From: Ingo Molnar <mingo@kernel.org>
To: George Spelvin <linux@horizon.com>
Cc: linux-kernel@vger.kernel.org, linux-mm@kvack.org,
torvalds@linux-foundation.org, Dave Hansen <dave@sr71.net>,
Peter Zijlstra <peterz@infradead.org>,
David Rientjes <rientjes@google.com>,
Rik van Riel <riel@redhat.com>,
Rasmus Villemoes <linux@rasmusvillemoes.dk>
Subject: Re: [PATCH 0/3] mm/vmalloc: Cache the /proc/meminfo vmalloc statistics
Date: Sun, 23 Aug 2015 08:04:43 +0200 [thread overview]
Message-ID: <20150823060443.GA9882@gmail.com> (raw)

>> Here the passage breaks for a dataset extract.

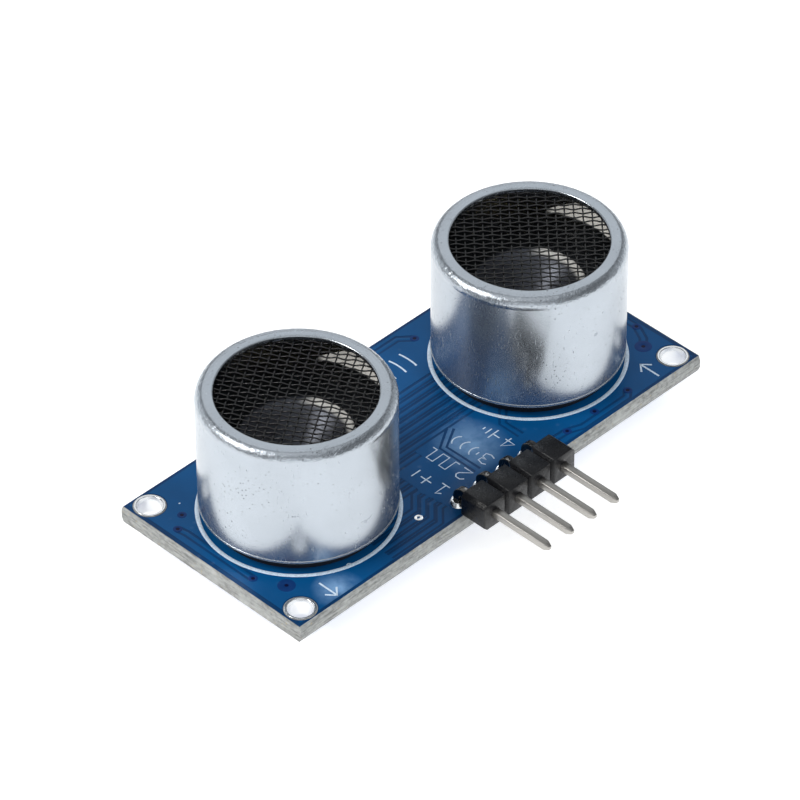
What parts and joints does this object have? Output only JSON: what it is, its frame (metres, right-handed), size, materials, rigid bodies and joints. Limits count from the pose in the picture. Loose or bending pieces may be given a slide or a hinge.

In-Reply-To: <20150823044839.5727.qmail@ns.horizon.com>
* George Spelvin <linux@horizon.com> wrote:
> Linus wrote:
> > I don't think any of this can be called "correct", in that the
> > unlocked accesses to the cached state are clearly racy, but I think
> > it's very much "acceptable".
>
> I'd think you could easily fix that with a seqlock-like system.
>
> What makes it so simple is that you can always fall back to
> calc_vmalloc_info if there's any problem, rather than looping or blocking.
>
> The basic idea is that you have a seqlock counter, but if either of
> the two lsbits are set, the cached information is stale.
>
> Basically, you need a seqlock and a spinlock. The seqlock does
> most of the work, and the spinlock ensures that there's only one
> updater of the cache.
>
> vmap_unlock() does set_bit(0, &seq->sequence). This marks the information
> as stale.
>
> get_vmalloc_info reads the seqlock. There are two case:
> - If the two lsbits are 10, the cached information is valid.
> Copy it out, re-check the seqlock, and loop if the sequence
> number changes.
> - In any other case, the cached information is
> not valid.
> - Try to obtain the spinlock. Do not block if it's unavailable.
> - If unavailable, do not block.
> - If the lock is acquired:
> - Set the sequence to (sequence | 3) + 1 (we're the only writer)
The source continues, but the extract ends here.